10. Entire Agreement.

This Agreement represents the entire understanding and agreement between the parties with respect to the subject matter hereof, and supersedes all other negotiation, understandings and representations (if any) made by and between such parties.

11. Jurisdiction and Venue

This Agreement and all transactions contemplated by this Agreement shall be governed by, and construed and enforced in accordance with, the laws of the State of Texas.

12. Notices.

All notices, requests, consents and other communications required or permitted under this Agreement shall be in writing (including electronic transmission) and shall be (as elected by the person giving such notice) hand delivered by messenger or courier service, electronically transmitted, or mailed (airmail if international) by registered or certified mail (postage prepaid), return receipt requested, addressed to:

Storage Locator
5050 Quorum Drive, Suite 700
Dallas, Texas 75240


SCHEDULE A

SL WEB SITE CONTENT

The Web Site Content shall include, but is not limited to, information including a database of most of the self-storage facilities in the U.S. with their mailing addresses.

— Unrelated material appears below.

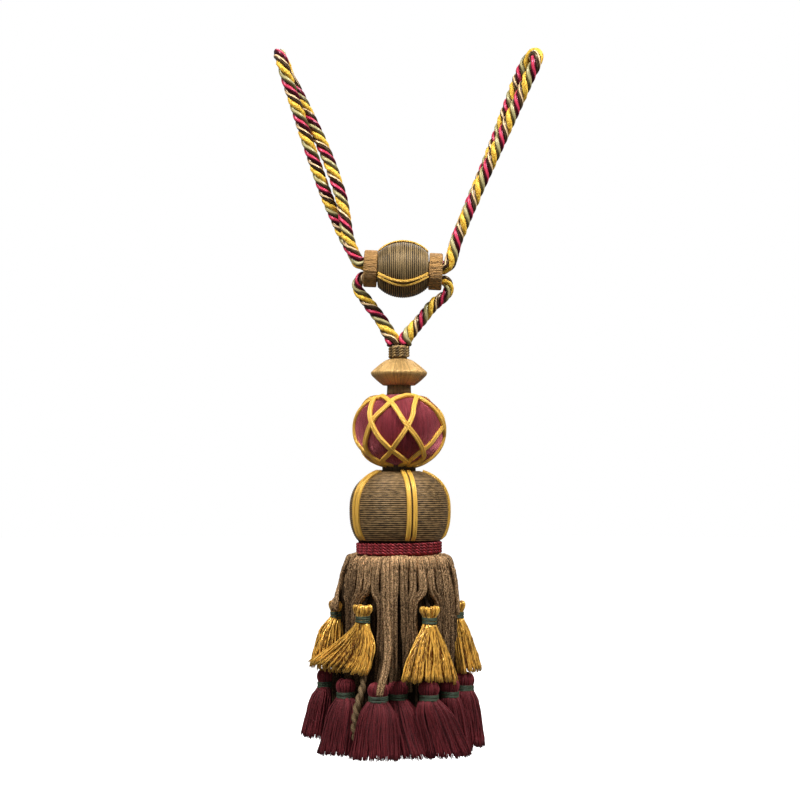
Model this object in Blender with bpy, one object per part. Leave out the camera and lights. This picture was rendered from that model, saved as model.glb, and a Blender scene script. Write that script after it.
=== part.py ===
"""Curtain tieback tassel: a doubled cord with two eyes, a slider ball, and a tassel on its own loop.

Metres, +Z up, +X to the right, +Y away from the viewer. z = 0 is the level at which the two eyes
bear on what holds them, and the tassel hangs on the line x = y = 0.
"""

import math

import bmesh
import bpy
from mathutils import Vector

MM = 0.001
GAP = 0.3 * MM

# Cord: four strands laid up to the left, so that they cross the front from upper left to lower right.
CORD_RADIUS = 4.4 * MM
CORD_GROOVE = 0.80
CORD_STRANDS = 4
CORD_PITCH = 28.0 * MM
CORD_STEPS_PER_PITCH = 7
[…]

The locator software provides access to data and retrieves specific information based upon customers' ZIP code and the city and state.

SCHEDULE B

CALCULATION AND DISTRIBUTION OF Partner Inc. NET REVENUE SHARE

Partner's Net Revenue (PNR) share during a month shall equal the number of qualified leads multiplied by a commission of $1.00 per lead. PNR will be paid monthly. PNR must total $50.00 or more before payment is made. If the PNR for the month is less than $50.00 it will be rolled forward to the next month until a combined total reaches $50.00 or more.

All leads will be verified by phone. To qualify for a commission, the lead must have a legitimate name, phone number and desired storage area. Email address is optional. For example: No commissions will be paid for leads such as - Name: John Doe or Phone: 800-555-1212.